Il caos amministrativo di molti enti locali, di cui Roma è l’esempio sempre più eclatante e asfissiante, ha indubbiamente parecchie motivazioni di ordine politico risalenti all’inerzia e all’incompetenza di molti amministratori locali, i quali affrontano il loro ruolo più con il piglio strafottente del governatore che con l’impegno paziente del coordinatore.
La legge, che assegna ai sindaci ed ai presidenti delle Regioni enormi poteri, il sistema elettorale, che li insedia su diretto mandato dei cittadini, la personalizzazione della politica in genere hanno creato i presupposti di questa sorta di governatorati periferici, in cui si consuma l’equivoca aspettativa della bacchetta magica capace di risolvere i problemi senza passare dalle mediazioni sui programmi, dai lavori di equipe a livello assessoriale e soprattutto dalla managerialità della dirigenza alla guida degli enti preposti alla gestione dei settori e dei servizi in cui è articolata la vita di una città o di una regione.

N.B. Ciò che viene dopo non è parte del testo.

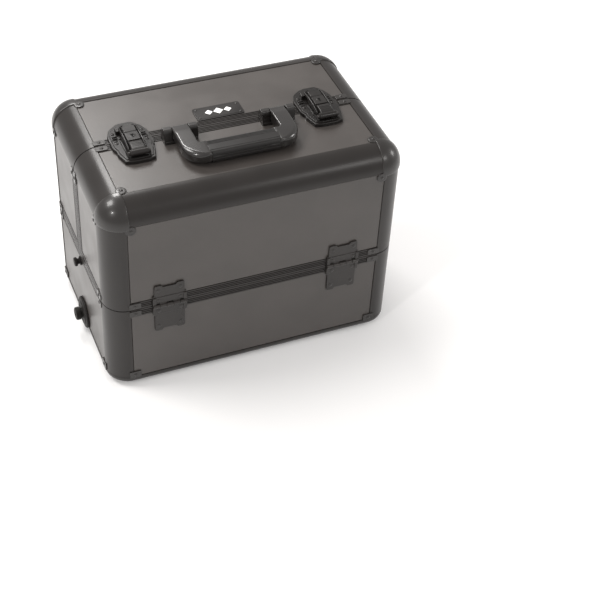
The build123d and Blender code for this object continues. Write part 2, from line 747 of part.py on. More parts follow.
with BuildPart() as latch_base_plates:
    for end in ENDS:
        x = end * LATCH_X
        half_back = LATCH_PLATE_WIDTH / 2
        half_front = LATCH_PLATE_FRONT_WIDTH / 2
        with BuildSketch(Plane.XY.offset(HEIGHT)):
            with BuildLine():
                Polyline(
                    (x - half_back, -SEAM_GAP),
                    (x + half_back, -SEAM_GAP),
                    (x + half_back, -LATCH_PLATE_LENGTH / 2),
                    (x + half_front, -LATCH_PLATE_LENGTH),
                    (x - half_front, -LATCH_PLATE_LENGTH),
                    (x - half_back, -LATCH_PLATE_LENGTH / 2),
                    close=True,
                )
            make_face()
        extrude(amount=LATCH_PLATE_THICKNESS)
        for across in (-1, 1):
            inner = x + across * LATCH_EAR_INNER
            outer = inner + across * LATCH_EAR_THICKNESS
            block(
                (inner, outer),
                (LATCH_PIVOT_Y - LATCH_EAR_HALF_LENGTH, LATCH_PIVOT_Y + LATCH_EAR_HALF_LENGTH),
                (HEIGHT, LEVER_TOP),
            )
        reach = LATCH_EAR_INNER + LATCH_EAR_THICKNESS
        peg(x - reach, x + reach, LATCH_PIVOT_Y, LATCH_PIVOT_Z, LATCH_PIN_RADIUS)
save(latch_base_plates, "latch_base_plates")


def latch_lever(x):
    """A lever that lifts at the split and turns on the pin at the plate's front."""
    half = LEVER_WIDTH / 2
    with BuildPart() as lever:
        block((x - half, x + half), (LATCH_PIVOT_Y, LEVER_STEP_Y), (LEVER_BOTTOM, LEVER_TOP))
        block((x - half, x + half), (LEVER_STEP_Y, LEVER_NOSE_Y), (LEVER_NOSE_BOTTOM, LEVER_TOP))
        peg(x - half, x + half, LATCH_PIVOT_Y, LATCH_PIVOT_Z, LEVER_BARREL_RADIUS)
        bore = LATCH_PIN_RADIUS + RUNNING_CLEARANCE
        peg(x - half, x + half, LATCH_PIVOT_Y, LATCH_PIVOT_Z, bore, mode=Mode.SUBTRACT)
    return lever


save(latch_lever(-LATCH_X), "latch_lever_left")
save(latch_lever(LATCH_X), "latch_lever_right")

with BuildPart() as latch_keepers:
    for end in ENDS:
        x = end * LATCH_X
        with BuildSketch(Plane.XY.offset(HEIGHT)) as outline:
            with Locations((x, (SEAM_GAP + KEEPER_LENGTH) / 2)):
                Rectangle(KEEPER_WIDTH, KEEPER_LENGTH - SEAM_GAP)
            fillet(outline.vertices().group_by(Axis.Y)[-1], radius=KEEPER_CORNER_RADIUS)
        extrude(amount=KEEPER_THICKNESS)
        catch_x = (x - CATCH_HALF_WIDTH, x + CATCH_HALF_WIDTH)
        block(catch_x, (CATCH_Y, CATCH_Y + CATCH_LENGTH), (HEIGHT, CATCH_TOP))
save(latch_keepers, "latch_keepers")

with BuildPart() as nameplate:
    with BuildSketch(Plane.XY.offset(PANEL_FACE_Z)):
        with Locations((0, NAMEPLATE_Y)):
            RectangleRounded(NAMEPLATE_LENGTH, NAMEPLATE_DEPTH, NAMEPLATE_CORNER_RADIUS)
    extrude(amount=NAMEPLATE_THICKNESS)
save(nameplate, "nameplate")

# Carrying handle on the front half -----------------------------------------------------

with BuildPart() as handle_brackets:
    post_inner = HANDLE_INNER_HALF - POST_GAP - POST_WIDTH
    post_outer = HANDLE_HALF_WIDTH + POST_GAP + POST_WIDTH
    bracket_y = (HANDLE_PIVOT_Y - BRACKET_PLATE_FRONT, HANDLE_PIVOT_Y + BRACKET_PLATE_BACK)
    for end in ENDS:
        block(span(end, post_inner, post_outer), bracket_y, (HEIGHT, HEIGHT + BRACKET_PLATE_THICKNESS))
        for start in (post_inner, post_outer - POST_WIDTH):
            with BuildSketch(Plane.YZ.offset(end * start if end > 0 else -start - POST_WIDTH)):
                with Locations((HANDLE_PIVOT_Y, (HEIGHT + HANDLE_PIVOT_Z) / 2)):
                    Rectangle(2 * HANDLE_EYE_RADIUS, HANDLE_PIVOT_Z - HEIGHT)
                with Locations((HANDLE_PIVOT_Y, HANDLE_PIVOT_Z)):
                    Circle(HANDLE_EYE_RADIUS)
                    Circle(HANDLE_PIN_RADIUS + POST_BORE_CLEARANCE, mode=Mode.SUBTRACT)
            extrude(amount=POST_WIDTH)
    for end in ENDS:
        peg(end * post_inner, end * post_outer, HANDLE_PIVOT_Y, HANDLE_PIVOT_Z, HANDLE_PIN_RADIUS)
save(handle_brackets, "handle_brackets")

with BuildPart() as handle_frame:
    plan_middle = (HANDLE_PIVOT_Y + HANDLE_FRONT) / 2
    opening_length = 60
    with BuildSketch(Plane.XY.offset(HANDLE_BOTTOM)):
        with Locations((0, plan_middle)):
            RectangleRounded(2 * HANDLE_HALF_WIDTH, HANDLE_REACH, HANDLE_CORNER_RADIUS)
        with Locations((0, plan_middle + HANDLE_CORNER_RADIUS / 2)):
            Rectangle(2 * HANDLE_HALF_WIDTH, HANDLE_REACH - HANDLE_CORNER_RADIUS)
        with Locations((0, HANDLE_GRIP_BACK + opening_length / 2)):
            RectangleRounded(
                2 * HANDLE_INNER_HALF,
                opening_length,
                HANDLE_INNER_CORNER_RADIUS,
                mode=Mode.SUBTRACT,
            )
    extrude(amount=HANDLE_TOP - HANDLE_BOTTOM)
    for end in ENDS:
        block(
            span(end, HANDLE_INNER_HALF - 1, HANDLE_HALF_WIDTH + 1),
            (HANDLE_PIVOT_Y - EYE_RELIEF, HANDLE_PIVOT_Y + 1),
            (HANDLE_BOTTOM - 1, HANDLE_TOP + 1),
            mode=Mode.SUBTRACT,
        )
        eye = (end * HANDLE_INNER_HALF, end * HANDLE_HALF_WIDTH)
        neck = (HANDLE_PIVOT_Z - HANDLE_EYE_RADIUS, HANDLE_PIVOT_Z + HANDLE_EYE_RADIUS)
        block(eye, (HANDLE_PIVOT_Y - EYE_RELIEF, HANDLE_PIVOT_Y), neck)
        peg(*eye, HANDLE_PIVOT_Y, HANDLE_PIVOT_Z, HANDLE_EYE_RADIUS)
        peg(*eye, HANDLE_PIVOT_Y, HANDLE_PIVOT_Z, HANDLE_EYE_BORE, mode=Mode.SUBTRACT)
    sleeve = (-GRIP_HALF_LENGTH, GRIP_HALF_LENGTH)
    block(sleeve, (HANDLE_FRONT, HANDLE_GRIP_BACK), (HANDLE_BOTTOM, HANDLE_TOP), mode=Mode.SUBTRACT)
    block(
        sleeve,
        (HANDLE_FRONT + GRIP_CORE_INSET, HANDLE_GRIP_BACK - GRIP_CORE_INSET),
        (HANDLE_BOTTOM + GRIP_CORE_INSET, HANDLE_TOP - GRIP_CORE_INSET),
    )
save(handle_frame, "handle_frame")

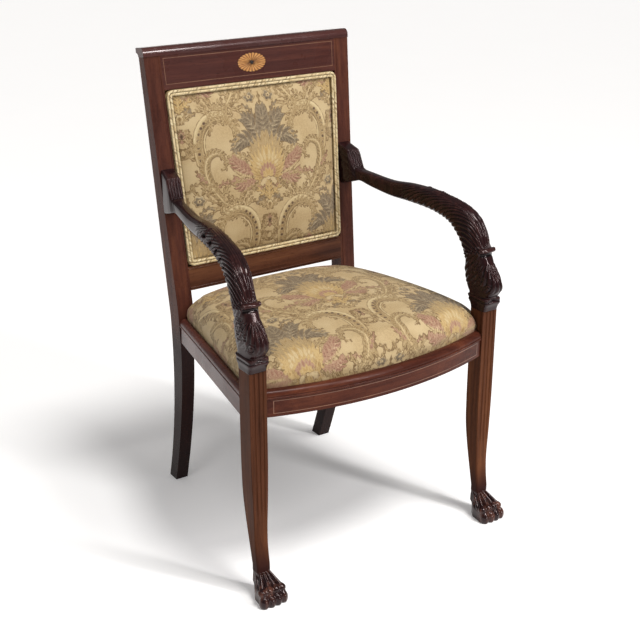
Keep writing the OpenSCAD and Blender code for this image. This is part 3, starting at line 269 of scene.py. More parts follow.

Volendo concentrarci sui comuni, i sindaci si vedono stretti nella morsa, costituita da una parte dai cittadini elettori che attendono i provvedimenti miracolistici loro promessi durante la campagna elettorale e dall’altra parte dalla larga burocrazia amministrativa che concretamente gestisce i fatti amministrativi. Per uscirne vivo il primo cittadino deve tenersi in equilibrio: saper dialogare con i cittadini imponendo loro l’inevitabile gradualità dei cambiamenti e collaborare con la dirigenza assegnandole i giusti compiti e le opportune direttive.
Il comune di Roma applica tutto ciò esattamente al contrario: una sindaca, capitata per caso in Campidoglio sull’onda meramente protestataria dei cittadini imbufaliti contro una macchina cittadina piena di inefficienze, di irregolarità, di corruzione, di confusione; una prima cittadina totalmente priva di carisma politico, di preparazione e di esperienza, in balia di una sarabanda di funzionari e dirigenti incapaci, improvvisati, scelti a casaccio, calati dall’alto, troppo legati al passato o mandati allo sbaraglio verso un futuro alquanto vago, pericoloso, incerto, sicuro solo nelle perdite e nei debiti accumulati.
Vediamo un via vai di assessori, di capi e capetti provocato anche dalla mano pesante della magistratura, ma soprattutto dalla incapacità di affrontare le situazioni guardandole e raccontandole con spietato realismo e forte impegno rinnovatore. Si va per tentativi: fuori uno e dentro un altro, via un inquisito ed ecco un immacolato, dimissioni di un manager ed ingaggio di un sostituto, forfait di un assessore e suo immediato rimpiazzo, rottamazione di un dirigente ed entrata di uno nuovo di zecca. Un comune a porte girevoli, un’amministrazione fregoliana, un teatrino dei burattini.
E i romani con il loro ingombrante bagaglio di fascismo e clericalismo, con la loro storica pigrizia, con il loro rassegnato falso protagonismo, stanno a guardare, tra cumuli di immondizia, autobus fantasma e rubinetti a secco. Ogni giorno che passa la situazione si fa più pesante. La Raggi riesce solo e sistematicamente a scaricare colpe e responsabilità sul passato dei suoi predecessori e sul presente dei suoi referenti. Nel movimento, che l’ha candidata e difesa ad oltranza, si scalpita, consapevoli di una debacle annunciata.
Vista la scarsità, alla sindaca non resta che fare la battaglia contro l’acqua, cercando di convincere i romani che sia inquinata dal Pd. L’aggettivo “petaloso”, inventato da un fantasioso ragazzino, non ha trovato accoglienza nel vocabolario, chissà se ci entrerà l’aggettivo “raggioso”, da me affibbiato con simpatia, ad una sindaca penosa.